The owner of the boots made no effort to conceal her approach; echoes filled the corridor. Elpida dropped her hand from Kagami’s mouth. Kagami stared at the end of the corridor, shaking and panting. Elpida slipped one hand around Kagami’s waist, preparing to physically pick her up and haul her back to the others.
But then a metallic voice called out in a soft croon: “Only me, fresh meat.”
Elpida relaxed. Kagami was frantic with confusion for a second, then said, “Oh, it’s the sniper-bitch, it’s— fucking hell!”
Serin came around the corner.
Nine feet of black robes hung below a pale half-face, mouth and chin concealed inside that metal mask painted with black teeth. Lank blonde hair was raked back over her skull. Red bionic eyes glowed in the shadows. Shapeless and swaying, Serin walked up to Elpida and Kagami — no longer making any footstep noises. Her robes concealed everything but her head and her hunched back.
“Serin,” Elpida said.
“False Necromancer,” Serin said by way of greeting. Her voice was an amused metal rasp from inside her mask. Kagami was staring, open mouthed; she was also gripping the sleeve of Elpida’s coat. Red eyes swivelled to look at her. Serin made a strange hiss from inside her mask — inhaling? Kagami shrank back.
Elpida said: “This is Kagami. She’s with me. Serin, thank you for the help last night. I’m not sure, but I think you saved my life.”
“Mm. Mmmmm. Huuuuh.” Serin’s red eyes flickered and focused, lenses tightening behind bio-plastic, bouncing back and forth between Kagami and Elpida.
Something was wrong. Elpida allowed her hands to creep toward her submachine gun. Serin wasn’t standing too close, but that didn’t necessarily mean anything.
“Serin,” Elpida said. “What do you want?”
Serin leaned down and forward; she moved slowly, making it clear she didn’t intend any aggression. Elpida put both hands on her submachine gun. Serin leaned close, until her pale skin and all-red eyes were only two feet from Elpida’s face. Then she made that hissing noise again — sniffing, inside her mask. She moved her face to Kagami and sniffed again, several times. She repeated the motion, going back and forth, then straightened up.

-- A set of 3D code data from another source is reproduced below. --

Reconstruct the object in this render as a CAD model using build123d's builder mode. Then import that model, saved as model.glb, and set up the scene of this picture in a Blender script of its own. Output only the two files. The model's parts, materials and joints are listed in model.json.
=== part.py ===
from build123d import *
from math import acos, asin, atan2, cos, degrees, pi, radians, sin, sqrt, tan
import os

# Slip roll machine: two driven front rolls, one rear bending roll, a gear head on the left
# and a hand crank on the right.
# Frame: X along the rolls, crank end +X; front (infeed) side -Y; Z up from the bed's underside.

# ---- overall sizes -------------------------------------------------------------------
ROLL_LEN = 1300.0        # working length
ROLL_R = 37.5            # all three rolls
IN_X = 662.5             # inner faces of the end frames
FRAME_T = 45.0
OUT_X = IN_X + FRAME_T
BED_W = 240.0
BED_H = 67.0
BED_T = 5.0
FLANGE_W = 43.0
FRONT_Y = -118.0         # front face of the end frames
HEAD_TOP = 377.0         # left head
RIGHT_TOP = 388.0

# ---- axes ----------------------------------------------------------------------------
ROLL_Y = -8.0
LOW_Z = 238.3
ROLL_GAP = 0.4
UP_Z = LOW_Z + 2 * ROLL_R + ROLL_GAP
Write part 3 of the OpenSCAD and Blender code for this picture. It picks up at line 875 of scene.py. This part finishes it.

Kagami murmured: “What the fuck?”
Elpida kept her hands on her weapon. “Serin, please answer me. What do you want?”
“Better question,” Serin rasped, still amused. “What do I not want? I do not want useful bait to wither away. I do not want to watch fresh meat refuse food.” Lenses irised and adjusted inside her red eyeballs — and focused on Kagami. “Some of you. Know what’s good. Mm. Poor choice of diet.”
Elpida said, “What are you talking about?”
Serin tilted her head and focused on Elpida again. “Fresh meat. Comrade-to-be. Or otherwise.” A spindly pale hand emerged from the black robes and pointed a finger at Kagami. “Kagami is correct. She knows what she needs. You’re weak and failing. You’re falling apart.”
“We’re resting. We—”
“You’re not eating your kills, false Necromancer. You’re starving to death.”